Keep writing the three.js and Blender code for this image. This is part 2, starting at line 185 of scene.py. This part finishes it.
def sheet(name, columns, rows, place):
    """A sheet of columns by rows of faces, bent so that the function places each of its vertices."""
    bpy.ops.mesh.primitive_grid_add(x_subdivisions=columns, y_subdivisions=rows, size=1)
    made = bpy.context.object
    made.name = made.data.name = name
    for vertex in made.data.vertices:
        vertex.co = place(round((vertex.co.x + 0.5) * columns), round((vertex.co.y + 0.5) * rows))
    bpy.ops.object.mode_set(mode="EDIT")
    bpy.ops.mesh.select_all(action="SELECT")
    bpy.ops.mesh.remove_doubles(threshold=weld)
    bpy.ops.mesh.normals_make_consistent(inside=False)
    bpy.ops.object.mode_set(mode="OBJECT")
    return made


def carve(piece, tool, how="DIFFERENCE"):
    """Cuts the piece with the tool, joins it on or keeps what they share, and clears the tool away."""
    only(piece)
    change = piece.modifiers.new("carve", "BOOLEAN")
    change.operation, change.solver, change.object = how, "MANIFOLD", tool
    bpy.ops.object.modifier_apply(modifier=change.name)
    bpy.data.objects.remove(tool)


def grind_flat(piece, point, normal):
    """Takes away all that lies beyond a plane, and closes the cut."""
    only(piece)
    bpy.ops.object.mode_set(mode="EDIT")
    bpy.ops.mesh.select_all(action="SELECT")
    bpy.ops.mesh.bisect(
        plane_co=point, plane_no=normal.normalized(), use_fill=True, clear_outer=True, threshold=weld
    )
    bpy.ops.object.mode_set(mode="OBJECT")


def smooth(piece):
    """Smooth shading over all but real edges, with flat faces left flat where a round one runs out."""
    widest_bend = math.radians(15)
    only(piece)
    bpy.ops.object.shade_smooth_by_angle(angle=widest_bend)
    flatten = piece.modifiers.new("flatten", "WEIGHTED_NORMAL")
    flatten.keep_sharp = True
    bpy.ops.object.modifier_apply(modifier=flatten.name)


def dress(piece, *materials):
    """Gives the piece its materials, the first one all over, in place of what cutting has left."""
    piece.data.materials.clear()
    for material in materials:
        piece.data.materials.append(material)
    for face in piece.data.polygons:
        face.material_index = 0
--
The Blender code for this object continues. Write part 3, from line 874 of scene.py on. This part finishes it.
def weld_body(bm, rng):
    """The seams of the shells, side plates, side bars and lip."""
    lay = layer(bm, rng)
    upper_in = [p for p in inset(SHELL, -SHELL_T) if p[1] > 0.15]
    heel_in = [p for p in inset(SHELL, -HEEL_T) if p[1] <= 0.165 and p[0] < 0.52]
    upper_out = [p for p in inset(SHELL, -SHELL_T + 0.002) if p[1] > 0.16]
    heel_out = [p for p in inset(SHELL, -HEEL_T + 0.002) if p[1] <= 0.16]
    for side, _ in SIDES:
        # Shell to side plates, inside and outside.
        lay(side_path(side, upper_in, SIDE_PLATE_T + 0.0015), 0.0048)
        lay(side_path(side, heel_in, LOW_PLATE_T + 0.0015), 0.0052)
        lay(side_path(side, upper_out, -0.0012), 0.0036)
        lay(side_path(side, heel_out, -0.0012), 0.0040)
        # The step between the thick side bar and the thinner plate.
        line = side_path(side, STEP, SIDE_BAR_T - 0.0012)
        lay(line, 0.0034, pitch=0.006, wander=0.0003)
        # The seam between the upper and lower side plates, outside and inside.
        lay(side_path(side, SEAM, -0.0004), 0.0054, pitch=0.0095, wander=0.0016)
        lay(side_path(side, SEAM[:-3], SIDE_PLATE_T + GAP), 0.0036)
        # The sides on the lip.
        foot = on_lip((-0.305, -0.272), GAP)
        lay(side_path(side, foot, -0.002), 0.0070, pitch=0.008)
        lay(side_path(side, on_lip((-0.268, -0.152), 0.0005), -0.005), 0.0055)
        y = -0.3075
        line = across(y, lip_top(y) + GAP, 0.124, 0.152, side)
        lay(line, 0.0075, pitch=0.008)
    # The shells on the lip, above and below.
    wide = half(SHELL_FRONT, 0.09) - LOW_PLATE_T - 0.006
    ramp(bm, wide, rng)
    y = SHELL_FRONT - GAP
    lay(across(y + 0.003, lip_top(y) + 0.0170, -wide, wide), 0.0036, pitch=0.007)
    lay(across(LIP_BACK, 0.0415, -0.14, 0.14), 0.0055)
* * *
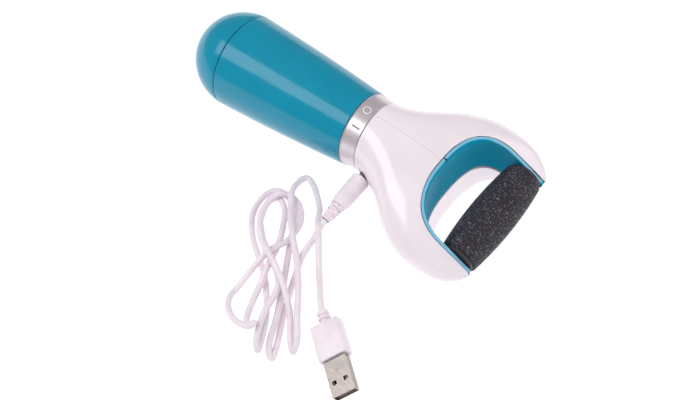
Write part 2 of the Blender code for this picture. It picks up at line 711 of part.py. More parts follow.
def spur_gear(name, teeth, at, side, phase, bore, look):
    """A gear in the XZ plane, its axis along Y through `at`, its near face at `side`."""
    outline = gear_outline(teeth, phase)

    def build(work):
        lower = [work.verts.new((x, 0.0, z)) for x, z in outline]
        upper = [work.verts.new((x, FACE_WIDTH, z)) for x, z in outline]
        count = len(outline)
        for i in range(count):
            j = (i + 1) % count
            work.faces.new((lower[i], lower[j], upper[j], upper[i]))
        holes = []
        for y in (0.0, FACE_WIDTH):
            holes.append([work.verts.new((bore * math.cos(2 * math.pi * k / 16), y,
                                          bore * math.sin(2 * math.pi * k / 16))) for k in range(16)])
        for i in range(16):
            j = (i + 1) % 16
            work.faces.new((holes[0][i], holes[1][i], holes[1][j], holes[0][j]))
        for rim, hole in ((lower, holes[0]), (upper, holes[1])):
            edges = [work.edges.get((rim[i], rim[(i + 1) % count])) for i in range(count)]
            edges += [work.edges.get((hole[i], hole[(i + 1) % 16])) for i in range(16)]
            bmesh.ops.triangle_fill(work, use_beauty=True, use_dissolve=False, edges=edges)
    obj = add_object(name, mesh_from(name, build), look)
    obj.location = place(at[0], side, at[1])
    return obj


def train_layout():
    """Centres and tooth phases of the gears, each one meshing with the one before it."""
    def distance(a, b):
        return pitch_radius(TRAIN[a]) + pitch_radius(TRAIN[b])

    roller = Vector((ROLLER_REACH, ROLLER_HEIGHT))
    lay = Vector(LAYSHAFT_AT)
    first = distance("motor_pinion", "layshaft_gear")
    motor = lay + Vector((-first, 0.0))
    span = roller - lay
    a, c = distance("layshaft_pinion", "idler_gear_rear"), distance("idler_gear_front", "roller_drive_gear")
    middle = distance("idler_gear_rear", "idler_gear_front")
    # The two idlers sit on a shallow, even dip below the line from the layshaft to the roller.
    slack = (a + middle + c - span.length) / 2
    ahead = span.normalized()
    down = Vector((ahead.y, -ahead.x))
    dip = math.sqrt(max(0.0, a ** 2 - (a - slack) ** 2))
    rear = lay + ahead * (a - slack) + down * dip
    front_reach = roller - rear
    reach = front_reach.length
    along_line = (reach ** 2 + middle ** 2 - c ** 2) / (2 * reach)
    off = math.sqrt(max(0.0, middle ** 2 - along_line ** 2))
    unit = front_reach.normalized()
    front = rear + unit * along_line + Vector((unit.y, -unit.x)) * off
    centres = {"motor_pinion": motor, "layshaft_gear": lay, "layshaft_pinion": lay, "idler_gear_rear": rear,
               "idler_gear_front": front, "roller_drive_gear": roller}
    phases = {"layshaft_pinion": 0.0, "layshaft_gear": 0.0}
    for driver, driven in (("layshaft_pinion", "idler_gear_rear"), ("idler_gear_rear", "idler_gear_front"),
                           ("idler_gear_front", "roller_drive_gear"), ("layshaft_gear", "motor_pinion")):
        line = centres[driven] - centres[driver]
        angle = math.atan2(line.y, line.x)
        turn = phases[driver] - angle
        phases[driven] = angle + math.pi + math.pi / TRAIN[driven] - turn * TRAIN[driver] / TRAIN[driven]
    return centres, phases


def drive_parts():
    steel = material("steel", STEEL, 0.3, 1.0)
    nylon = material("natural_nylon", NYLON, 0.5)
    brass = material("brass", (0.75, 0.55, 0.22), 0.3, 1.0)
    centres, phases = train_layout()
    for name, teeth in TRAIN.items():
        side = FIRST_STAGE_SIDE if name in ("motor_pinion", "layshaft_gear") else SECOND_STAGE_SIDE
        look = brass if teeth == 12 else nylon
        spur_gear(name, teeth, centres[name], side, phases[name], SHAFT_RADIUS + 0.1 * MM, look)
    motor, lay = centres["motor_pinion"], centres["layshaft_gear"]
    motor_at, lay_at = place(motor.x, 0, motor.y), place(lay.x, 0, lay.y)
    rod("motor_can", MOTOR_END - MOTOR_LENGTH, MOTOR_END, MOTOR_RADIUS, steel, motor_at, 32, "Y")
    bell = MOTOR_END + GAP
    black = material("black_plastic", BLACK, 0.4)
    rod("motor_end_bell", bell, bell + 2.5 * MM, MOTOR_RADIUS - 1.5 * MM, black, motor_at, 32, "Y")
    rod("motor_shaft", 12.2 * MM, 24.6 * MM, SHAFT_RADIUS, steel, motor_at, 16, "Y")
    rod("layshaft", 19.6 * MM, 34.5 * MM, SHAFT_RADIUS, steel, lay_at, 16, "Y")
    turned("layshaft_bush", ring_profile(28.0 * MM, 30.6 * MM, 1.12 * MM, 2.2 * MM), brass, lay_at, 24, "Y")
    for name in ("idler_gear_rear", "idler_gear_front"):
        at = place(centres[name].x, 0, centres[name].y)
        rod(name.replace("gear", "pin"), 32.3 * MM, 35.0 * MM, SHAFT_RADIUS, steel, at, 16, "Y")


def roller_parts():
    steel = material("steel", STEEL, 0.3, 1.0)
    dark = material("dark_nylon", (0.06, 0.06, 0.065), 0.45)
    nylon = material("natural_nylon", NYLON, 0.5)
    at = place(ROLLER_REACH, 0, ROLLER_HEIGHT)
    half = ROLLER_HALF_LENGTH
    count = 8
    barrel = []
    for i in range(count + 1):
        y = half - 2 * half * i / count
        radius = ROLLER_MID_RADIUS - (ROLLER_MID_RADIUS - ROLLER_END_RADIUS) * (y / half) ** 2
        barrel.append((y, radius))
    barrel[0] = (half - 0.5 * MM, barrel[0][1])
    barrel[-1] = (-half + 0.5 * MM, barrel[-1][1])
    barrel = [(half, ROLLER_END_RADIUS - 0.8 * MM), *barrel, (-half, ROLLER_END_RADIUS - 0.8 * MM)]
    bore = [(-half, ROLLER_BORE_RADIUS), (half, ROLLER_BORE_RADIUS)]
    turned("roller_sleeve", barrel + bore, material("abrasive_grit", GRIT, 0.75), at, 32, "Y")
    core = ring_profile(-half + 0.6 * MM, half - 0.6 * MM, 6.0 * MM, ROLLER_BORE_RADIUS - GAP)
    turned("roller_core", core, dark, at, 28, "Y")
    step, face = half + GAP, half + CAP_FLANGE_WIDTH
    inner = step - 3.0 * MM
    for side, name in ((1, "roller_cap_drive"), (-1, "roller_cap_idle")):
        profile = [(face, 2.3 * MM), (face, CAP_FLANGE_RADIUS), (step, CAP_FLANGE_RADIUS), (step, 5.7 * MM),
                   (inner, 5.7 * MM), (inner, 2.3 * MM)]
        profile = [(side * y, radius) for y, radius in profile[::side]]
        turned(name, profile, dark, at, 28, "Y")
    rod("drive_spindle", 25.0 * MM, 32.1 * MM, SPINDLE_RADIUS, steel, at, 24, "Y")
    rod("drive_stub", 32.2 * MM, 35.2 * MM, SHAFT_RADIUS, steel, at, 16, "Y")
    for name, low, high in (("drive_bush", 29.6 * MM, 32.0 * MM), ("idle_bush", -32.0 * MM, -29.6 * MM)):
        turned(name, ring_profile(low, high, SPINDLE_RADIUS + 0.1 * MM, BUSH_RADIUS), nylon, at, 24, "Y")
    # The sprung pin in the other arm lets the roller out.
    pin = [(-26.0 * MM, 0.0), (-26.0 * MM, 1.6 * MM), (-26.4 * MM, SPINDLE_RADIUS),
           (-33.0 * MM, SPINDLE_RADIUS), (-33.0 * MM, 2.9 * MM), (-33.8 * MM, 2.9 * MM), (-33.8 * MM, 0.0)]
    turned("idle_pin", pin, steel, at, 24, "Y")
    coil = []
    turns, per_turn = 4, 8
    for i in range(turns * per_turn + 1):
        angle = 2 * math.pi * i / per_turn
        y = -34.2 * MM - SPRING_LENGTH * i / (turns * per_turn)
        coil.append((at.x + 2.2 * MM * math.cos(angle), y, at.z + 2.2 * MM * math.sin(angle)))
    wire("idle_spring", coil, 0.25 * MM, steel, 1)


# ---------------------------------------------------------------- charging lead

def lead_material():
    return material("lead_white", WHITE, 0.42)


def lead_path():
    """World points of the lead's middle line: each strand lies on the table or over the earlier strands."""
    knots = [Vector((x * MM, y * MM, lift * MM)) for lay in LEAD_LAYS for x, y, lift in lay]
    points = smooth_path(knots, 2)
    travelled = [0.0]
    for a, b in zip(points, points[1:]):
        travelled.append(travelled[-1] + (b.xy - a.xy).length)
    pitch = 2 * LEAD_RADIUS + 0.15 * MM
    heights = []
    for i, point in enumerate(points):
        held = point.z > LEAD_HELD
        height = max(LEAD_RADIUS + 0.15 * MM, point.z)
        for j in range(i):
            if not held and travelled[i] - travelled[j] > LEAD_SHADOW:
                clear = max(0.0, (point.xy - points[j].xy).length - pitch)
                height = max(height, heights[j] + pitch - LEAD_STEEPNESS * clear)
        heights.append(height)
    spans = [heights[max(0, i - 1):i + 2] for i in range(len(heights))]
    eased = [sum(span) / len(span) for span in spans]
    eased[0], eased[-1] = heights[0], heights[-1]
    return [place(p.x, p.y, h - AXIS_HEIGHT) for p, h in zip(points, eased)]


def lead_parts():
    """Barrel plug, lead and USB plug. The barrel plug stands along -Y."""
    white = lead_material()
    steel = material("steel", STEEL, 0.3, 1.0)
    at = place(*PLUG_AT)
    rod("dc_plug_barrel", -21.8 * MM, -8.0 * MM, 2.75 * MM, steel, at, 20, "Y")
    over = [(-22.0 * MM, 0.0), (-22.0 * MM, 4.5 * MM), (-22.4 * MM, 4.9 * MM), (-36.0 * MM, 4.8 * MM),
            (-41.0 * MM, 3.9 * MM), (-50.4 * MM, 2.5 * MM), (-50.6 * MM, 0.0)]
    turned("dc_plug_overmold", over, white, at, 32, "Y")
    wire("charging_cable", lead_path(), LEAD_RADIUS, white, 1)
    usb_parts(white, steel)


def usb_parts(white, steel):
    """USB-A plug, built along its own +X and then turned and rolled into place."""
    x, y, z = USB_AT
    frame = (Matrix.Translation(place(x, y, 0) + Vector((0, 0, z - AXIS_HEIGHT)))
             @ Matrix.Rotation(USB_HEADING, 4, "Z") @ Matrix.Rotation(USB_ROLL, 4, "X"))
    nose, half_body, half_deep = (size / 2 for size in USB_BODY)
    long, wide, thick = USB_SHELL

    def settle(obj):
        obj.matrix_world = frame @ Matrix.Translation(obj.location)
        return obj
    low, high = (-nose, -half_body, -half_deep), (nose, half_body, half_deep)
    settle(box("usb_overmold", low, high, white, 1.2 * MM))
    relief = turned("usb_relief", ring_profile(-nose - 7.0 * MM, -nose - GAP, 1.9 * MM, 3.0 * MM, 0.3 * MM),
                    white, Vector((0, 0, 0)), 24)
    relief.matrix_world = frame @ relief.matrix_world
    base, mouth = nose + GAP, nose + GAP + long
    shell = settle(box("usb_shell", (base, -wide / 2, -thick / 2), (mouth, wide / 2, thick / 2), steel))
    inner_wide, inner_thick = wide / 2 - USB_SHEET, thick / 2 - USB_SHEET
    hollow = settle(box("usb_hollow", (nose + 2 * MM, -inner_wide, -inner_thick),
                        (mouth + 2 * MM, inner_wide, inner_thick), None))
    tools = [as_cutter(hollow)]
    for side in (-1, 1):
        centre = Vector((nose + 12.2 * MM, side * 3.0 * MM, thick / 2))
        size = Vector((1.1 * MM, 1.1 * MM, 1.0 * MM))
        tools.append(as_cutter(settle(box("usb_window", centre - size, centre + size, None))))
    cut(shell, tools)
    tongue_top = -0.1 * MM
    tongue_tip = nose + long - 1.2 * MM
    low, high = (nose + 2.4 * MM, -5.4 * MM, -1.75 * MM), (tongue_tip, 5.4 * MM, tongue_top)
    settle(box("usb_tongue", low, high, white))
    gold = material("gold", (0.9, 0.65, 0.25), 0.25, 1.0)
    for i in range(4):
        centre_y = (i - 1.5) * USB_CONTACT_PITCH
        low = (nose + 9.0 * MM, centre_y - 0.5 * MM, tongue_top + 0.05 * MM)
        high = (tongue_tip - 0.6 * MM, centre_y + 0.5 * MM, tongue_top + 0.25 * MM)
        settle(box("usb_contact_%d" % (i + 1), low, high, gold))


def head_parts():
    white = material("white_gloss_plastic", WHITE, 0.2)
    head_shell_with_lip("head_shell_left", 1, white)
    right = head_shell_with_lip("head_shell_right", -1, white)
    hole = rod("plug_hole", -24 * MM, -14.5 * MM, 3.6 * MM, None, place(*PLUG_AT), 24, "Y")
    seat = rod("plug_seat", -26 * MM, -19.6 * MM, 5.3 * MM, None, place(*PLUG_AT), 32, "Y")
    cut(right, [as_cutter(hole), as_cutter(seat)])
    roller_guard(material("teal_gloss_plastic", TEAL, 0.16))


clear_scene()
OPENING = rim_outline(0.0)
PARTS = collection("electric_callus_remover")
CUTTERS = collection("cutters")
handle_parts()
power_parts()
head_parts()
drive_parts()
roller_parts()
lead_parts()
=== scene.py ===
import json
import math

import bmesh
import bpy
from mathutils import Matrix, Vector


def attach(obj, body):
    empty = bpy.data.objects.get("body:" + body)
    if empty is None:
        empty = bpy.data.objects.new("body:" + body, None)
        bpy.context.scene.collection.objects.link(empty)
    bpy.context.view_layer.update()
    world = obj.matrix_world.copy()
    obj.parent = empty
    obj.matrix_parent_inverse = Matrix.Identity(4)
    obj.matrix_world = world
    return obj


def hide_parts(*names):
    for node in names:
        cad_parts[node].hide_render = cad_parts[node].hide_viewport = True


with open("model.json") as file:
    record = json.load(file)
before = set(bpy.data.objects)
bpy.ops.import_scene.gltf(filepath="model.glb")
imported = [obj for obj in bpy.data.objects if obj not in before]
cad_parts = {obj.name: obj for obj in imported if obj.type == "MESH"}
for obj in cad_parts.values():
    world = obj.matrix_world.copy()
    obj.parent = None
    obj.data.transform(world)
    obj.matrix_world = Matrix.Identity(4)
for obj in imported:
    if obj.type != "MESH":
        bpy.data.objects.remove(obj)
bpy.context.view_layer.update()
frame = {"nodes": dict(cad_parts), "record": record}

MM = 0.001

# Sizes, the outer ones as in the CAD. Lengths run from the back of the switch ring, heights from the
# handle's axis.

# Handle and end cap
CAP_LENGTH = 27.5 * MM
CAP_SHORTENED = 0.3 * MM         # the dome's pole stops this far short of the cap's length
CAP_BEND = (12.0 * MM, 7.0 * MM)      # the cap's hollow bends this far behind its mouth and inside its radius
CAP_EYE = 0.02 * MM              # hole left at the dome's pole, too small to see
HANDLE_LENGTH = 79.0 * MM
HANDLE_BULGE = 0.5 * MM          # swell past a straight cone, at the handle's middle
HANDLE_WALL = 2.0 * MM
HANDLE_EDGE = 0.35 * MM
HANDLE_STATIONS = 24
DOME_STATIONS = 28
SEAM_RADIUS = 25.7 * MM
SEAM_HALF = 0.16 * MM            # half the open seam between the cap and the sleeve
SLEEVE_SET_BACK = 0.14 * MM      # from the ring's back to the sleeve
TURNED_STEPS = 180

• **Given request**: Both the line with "Write part 2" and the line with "outline = gear_outline(teeth, phase)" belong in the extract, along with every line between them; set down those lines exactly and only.

• **Answer for the task**:
Write part 2 of the Blender code for this picture. It picks up at line 711 of part.py. More parts follow.
def spur_gear(name, teeth, at, side, phase, bore, look):
    """A gear in the XZ plane, its axis along Y through `at`, its near face at `side`."""
    outline = gear_outline(teeth, phase)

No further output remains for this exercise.